═════ RECORDS FOR THE TASK ═════
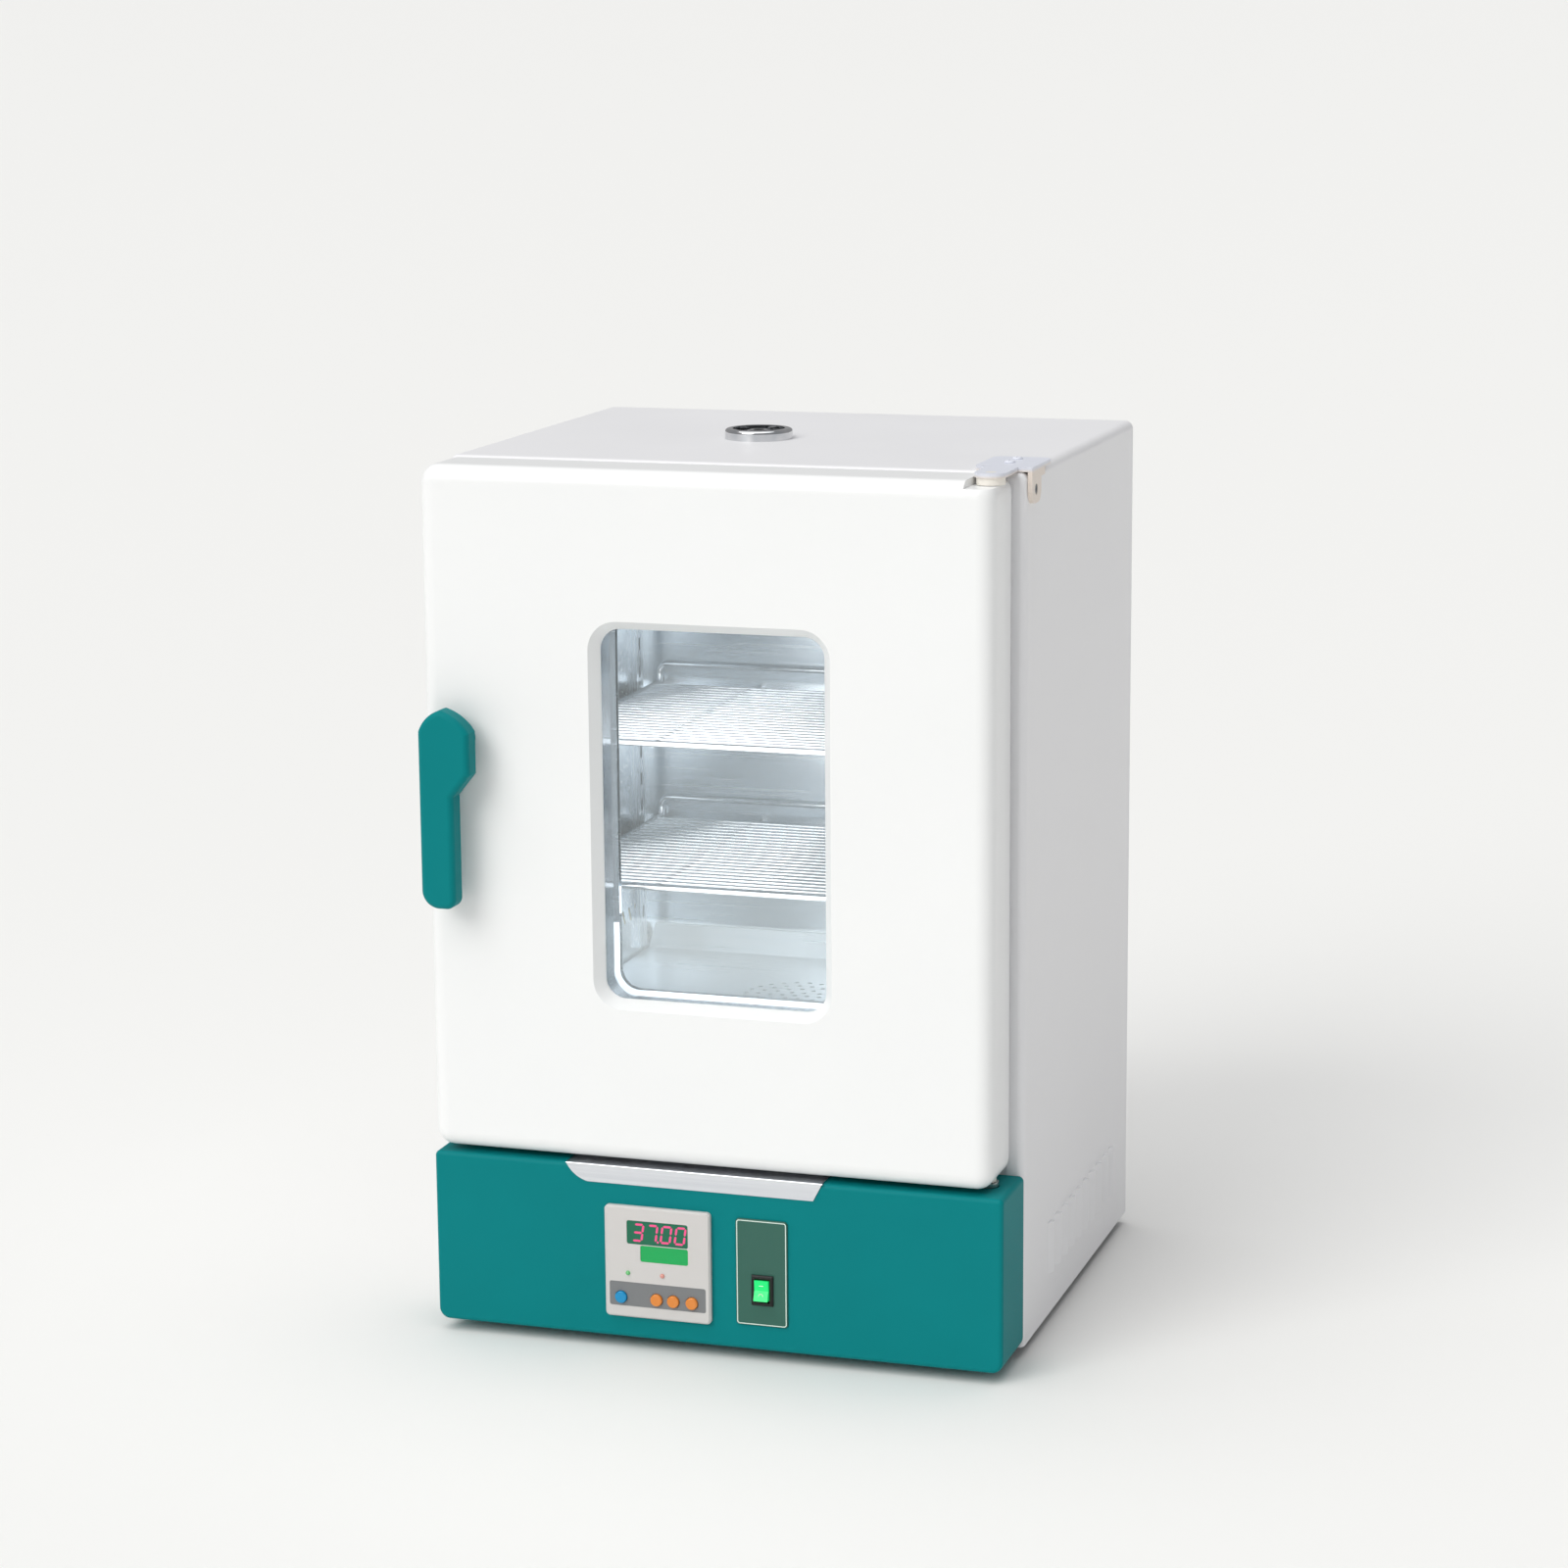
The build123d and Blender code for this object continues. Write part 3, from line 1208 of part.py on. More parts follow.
parts = {
    "outer_wrap": outer_wrap,
    "back_panel": back_panel,
    "base_pan": base_pan,
    "rubber_feet": rubber_feet,
    "foot_screws": foot_screws,
    "front_frame": front_frame,
    "strike_plate": strike_plate,
    "partition_plate": partition_plate,
    "chamber_liner": chamber_liner,
    "insulation": insulation,
    "heating_tube": heating_tube,
    "heater_clips": heater_clips,
    "floor_plate": floor_plate,
    "temperature_probe": temperature_probe,
    "rack_left": lambda: rack(-1),
    "rack_right": lambda: rack(1),
    "rails_lower": lambda: shelf_rails(shelf_levels[0]),
    "rails_upper": lambda: shelf_rails(shelf_levels[1]),
    "shelf_lower": lambda: shelf(shelf_levels[0]),
    "shelf_upper": lambda: shelf(shelf_levels[1]),
    "vent_duct": vent_duct,
    "vent_collar": vent_collar,
    "vent_damper": vent_damper,
    "upper_bracket": upper_bracket,
    "upper_pin": upper_pin,
    "lower_bracket": lower_bracket,
    "lower_pin": lower_pin,
    "hinge_screws": hinge_screws,
    "door_skin": door_skin,
    "door_panel": door_panel,
    "outer_pane": outer_pane,
    "inner_pane": inner_pane,
    "window_frame": window_frame,
    "window_seal": window_seal,
    "door_insulation": door_insulation,
    "hinge_blocks": hinge_blocks,
    "hinge_bushes": hinge_bushes,
    "door_gasket": door_gasket,
    "escutcheon": escutcheon,
    "handle_lever": handle_lever,
    "latch_spindle": latch_spindle,
    "fascia": fascia,
    "drip_lip": drip_lip,
    "controller_case": controller_case,
    "keypad_band": keypad_band,
    "display_upper": lambda: display_window(display_up),
    "display_lower": lambda: display_window(display_low),
    "signal_lamps": lambda: [signal_lamp(0), signal_lamp(1)],
    "set_button": lambda: push_button(0),
    "shift_button": lambda: push_button(1),
    "down_button": lambda: push_button(2),
    "up_button": lambda: push_button(3),
    "controller_board": controller_board,
    "switch_plate": switch_plate,
    "switch_body": switch_body,
    "rocker": rocker,
    "terminal_block": terminal_block,
    "power_relay": power_relay,
    "cable_gland": cable_gland,
    "panel_screws": panel_screws,
}

os.makedirs("parts", exist_ok=True)
for name, make in parts.items():
    shape = make()
    if isinstance(shape, list):
        shape = Compound(children=shape)
    export_step(shape, "parts/" + name + ".step")
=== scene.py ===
import bpy
import numpy as np
from mathutils import Matrix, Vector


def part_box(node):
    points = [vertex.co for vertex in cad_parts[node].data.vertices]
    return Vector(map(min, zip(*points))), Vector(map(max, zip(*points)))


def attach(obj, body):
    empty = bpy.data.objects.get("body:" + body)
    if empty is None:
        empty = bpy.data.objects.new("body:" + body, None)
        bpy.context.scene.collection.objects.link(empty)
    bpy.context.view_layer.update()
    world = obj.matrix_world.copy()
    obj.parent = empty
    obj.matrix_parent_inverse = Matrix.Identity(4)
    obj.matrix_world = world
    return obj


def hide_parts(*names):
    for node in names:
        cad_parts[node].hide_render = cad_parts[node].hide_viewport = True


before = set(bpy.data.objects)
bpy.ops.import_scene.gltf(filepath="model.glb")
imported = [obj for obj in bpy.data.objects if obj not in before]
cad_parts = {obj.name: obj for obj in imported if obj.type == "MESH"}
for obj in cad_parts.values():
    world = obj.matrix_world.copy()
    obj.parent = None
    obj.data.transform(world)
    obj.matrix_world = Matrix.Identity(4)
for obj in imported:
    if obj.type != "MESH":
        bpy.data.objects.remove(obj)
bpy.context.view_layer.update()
MM = 0.001


# Studio. A pale floor, a white sky and two large soft lamps, none of them part of the
# incubator. The camera stands to the right of the front and a little above the top.

def linear(code):
    """An sRGB hex colour as linear red, green, blue and alpha."""
    srgb = np.array([int(code[i:i + 2], 16) for i in (1, 3, 5)]) / 255
    rgb = np.where(srgb <= 0.04045, srgb / 12.92, ((srgb + 0.055) / 1.055) ** 2.4)
    return (*rgb.tolist(), 1.0)


def add(tree, kind, settings, inputs):
    """Adds one node, with its settings, and with its sockets set or linked."""
    node = tree.nodes.new(kind)
    for name, value in settings.items():
        setattr(node, name, value)
    for socket, value in inputs.items():
        if isinstance(value, bpy.types.NodeSocket):
            tree.links.new(value, node.inputs[socket])
        else:
            node.inputs[socket].default_value = value
    return node


def surface(name, shader):
    """A material with one shader on its own, its sockets from a dictionary. Returns
    the material, its tree, the shader and the place of each point on the object."""
    material = bpy.data.materials.new(name)
    material.use_nodes = True
    tree = material.node_tree
    tree.nodes.clear()
    place = add(tree, "ShaderNodeTexCoord", {}, {}).outputs["Object"]
    body = add(tree, "ShaderNodeBsdfPrincipled", {}, shader)
    add(tree, "ShaderNodeOutputMaterial", {}, {"Surface": body.outputs[0]})
    return material, tree, body, place


def quads(rows, cols, round_rows=False, round_cols=False):
    """Corner numbers of the faces of a grid of points, which may close on itself."""
    i, j = np.meshgrid(np.arange(rows if round_rows else rows - 1),
                       np.arange(cols if round_cols else cols - 1), indexing="ij")
    i2, j2 = (i + 1) % rows, (j + 1) % cols
    return np.stack([i * cols + j, i2 * cols + j, i2 * cols + j2, i * cols + j2], -1).reshape(-1, 4)


def piece(name, points, faces, material, smooth=True, body=None, instead=()):
    """A mesh object with its place in its points, in metres. A closed one is turned
    outwards by the sign of its volume, the sum of its triangles' a . (b x c) / 6."""
    mesh = bpy.data.meshes.new(name)
    mesh.from_pydata(np.asarray(points, float).tolist(), [], [list(map(int, f)) for f in faces])
    corners = np.empty(3 * len(mesh.vertices))
    mesh.vertices.foreach_get("co", corners)
    mesh.calc_loop_triangles()
    triangles = np.empty(3 * len(mesh.loop_triangles), int)
    mesh.loop_triangles.foreach_get("vertices", triangles)
    a, b, c = corners.reshape(-1, 3)[triangles.reshape(-1, 3)].transpose(1, 0, 2)
    if np.einsum("ij,ij->", a, np.cross(b, c)) < 0:
        mesh.flip_normals()
    mesh.materials.append(material)
    mesh.polygons.foreach_set("use_smooth", [smooth] * len(mesh.polygons))
    obj = bpy.data.objects.new(name, mesh)
    bpy.context.scene.collection.objects.link(obj)
    if body:
        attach(obj, body)
    if instead:
        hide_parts(*instead)
    return obj


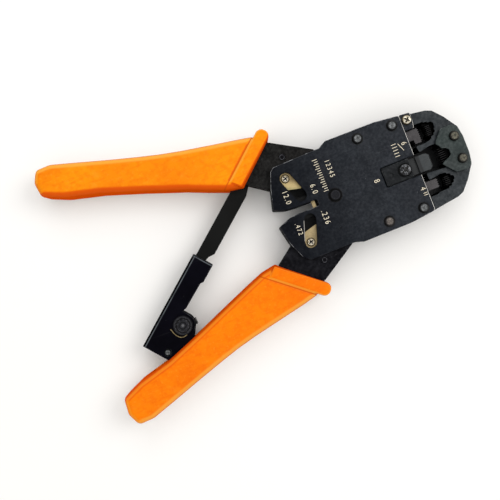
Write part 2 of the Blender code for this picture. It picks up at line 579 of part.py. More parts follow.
# the seat lifts the upper blade to the height of the lower one
plate("upper_blade_seat", lean(HANDLE_BLADE[:4] + [(-14.7, 14.2), (-21.4, 13.6)]), 4.5, 5.1,
      "dark_steel", UPPER, holes(BLADE_HOLE_R, [SCREW_UP]))
for side, blade, at, parent, screw_end in (("upper", BLADE_UP, SCREW_UP, UPPER, 2.5),
                                           ("lower", BLADE_LOW, SCREW_LOW, LOWER, 4.6)):
    plate(side + "_strip_blade", blade, BLADE_BACK, BLADE_FRONT, "blade_brass", parent,
          holes(BLADE_HOLE_R, [at]))
    turned(side + "_blade_screw", at,
           [(1.15, screw_end), (1.15, 5.92), (2.1, 5.95), (2.1, 6.25), (1.75, 6.5)],
           "plated_screw", parent, 20, [cross_recess(at, 2.6, 0.7, 6.08, 12, 20)])

# ---- plunger with its three punches ----------------------------------------------------------
PLUNGER_HALF = [                        # +Y half: x, y, corner radius
    (37.8, 16.9, 0.8), (27.0, 16.9, 0.8), (25.0, 9.0, 1.5), (18.4, 8.2, 2.5)]
CAP = [
    (38.1, SLOT_Y + 4.5, 0.3), (24.5, SLOT_Y + 4.5, 0.6),
    (24.5, SLOT_Y - 4.5, 0.6), (38.1, SLOT_Y - 4.5, 0.3)]
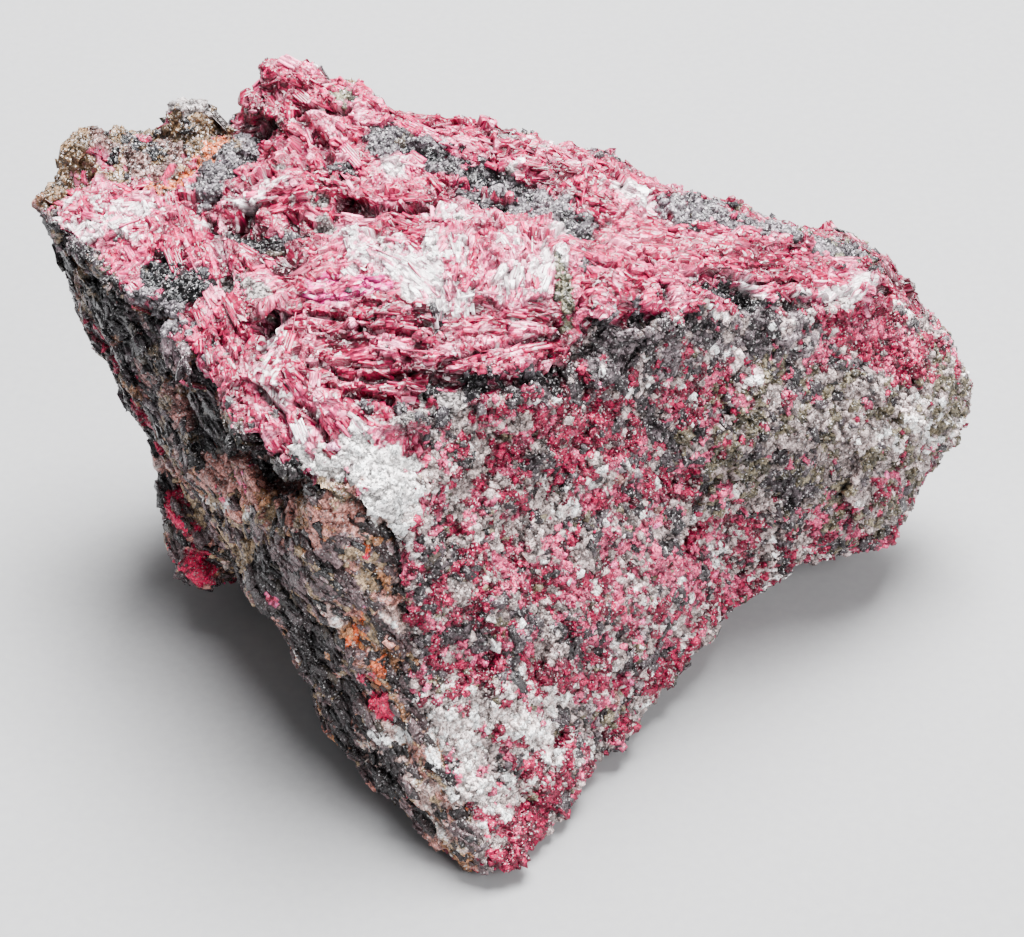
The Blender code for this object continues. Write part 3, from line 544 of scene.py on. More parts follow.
# Grains: each is one mineral, which mostly wins by its share there and by a random field of its
# own, so that like grains lie together in clumps of two or three millimetres. On the left side they
# are long, as the schist is foliated. Finer crumbs lie among them, but not on the vein.
GRAIN, BACK_GRAIN, CRUMB, BOULDER = 0.80, 1.25, 0.42, 1.7       # mm
SCHIST_GRAIN = (3.2, 0.95, 0.95)
CLUMP, CLUMPING, SHARING, LUCK = 2.0 * MM, 2.1, 1.35, 0.75
CRUMB_SHARE = 0.42
GRAIN_SHADES, CRUMB_SHADES = (0.62, 0.76), (0.58, 0.84)     # the darkest, and the range above it
MILK_SHADES = 0.45                      # how much of that range milky quartz has
GROOVE, GROOVE_WIDTH = 0.10, 0.22       # between grains: depth in mm, and width in grains
fine = places / MM
slant = Vector(seen(440, 760)[0] - seen(110, 300)[0]).normalized()
cleft = Vector((-0.80, -0.35, 0.35)).cross(slant).normalized()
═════
- [TASK DIRECTIONS] Repeat word for word the stretch of lines from the one with "Write part 2" down to the one with "(24.5, SLOT_Y - 4.5, 0.6), (38.1, SLOT_Y", both included.

- [EXERCISE OUTPUT]
Write part 2 of the Blender code for this picture. It picks up at line 579 of part.py. More parts follow.
# the seat lifts the upper blade to the height of the lower one
plate("upper_blade_seat", lean(HANDLE_BLADE[:4] + [(-14.7, 14.2), (-21.4, 13.6)]), 4.5, 5.1,
      "dark_steel", UPPER, holes(BLADE_HOLE_R, [SCREW_UP]))
for side, blade, at, parent, screw_end in (("upper", BLADE_UP, SCREW_UP, UPPER, 2.5),
                                           ("lower", BLADE_LOW, SCREW_LOW, LOWER, 4.6)):
    plate(side + "_strip_blade", blade, BLADE_BACK, BLADE_FRONT, "blade_brass", parent,
          holes(BLADE_HOLE_R, [at]))
    turned(side + "_blade_screw", at,
           [(1.15, screw_end), (1.15, 5.92), (2.1, 5.95), (2.1, 6.25), (1.75, 6.5)],
           "plated_screw", parent, 20, [cross_recess(at, 2.6, 0.7, 6.08, 12, 20)])

# ---- plunger with its three punches ----------------------------------------------------------
PLUNGER_HALF = [                        # +Y half: x, y, corner radius
    (37.8, 16.9, 0.8), (27.0, 16.9, 0.8), (25.0, 9.0, 1.5), (18.4, 8.2, 2.5)]
CAP = [
    (38.1, SLOT_Y + 4.5, 0.3), (24.5, SLOT_Y + 4.5, 0.6),
    (24.5, SLOT_Y - 4.5, 0.6), (38.1, SLOT_Y - 4.5, 0.3)]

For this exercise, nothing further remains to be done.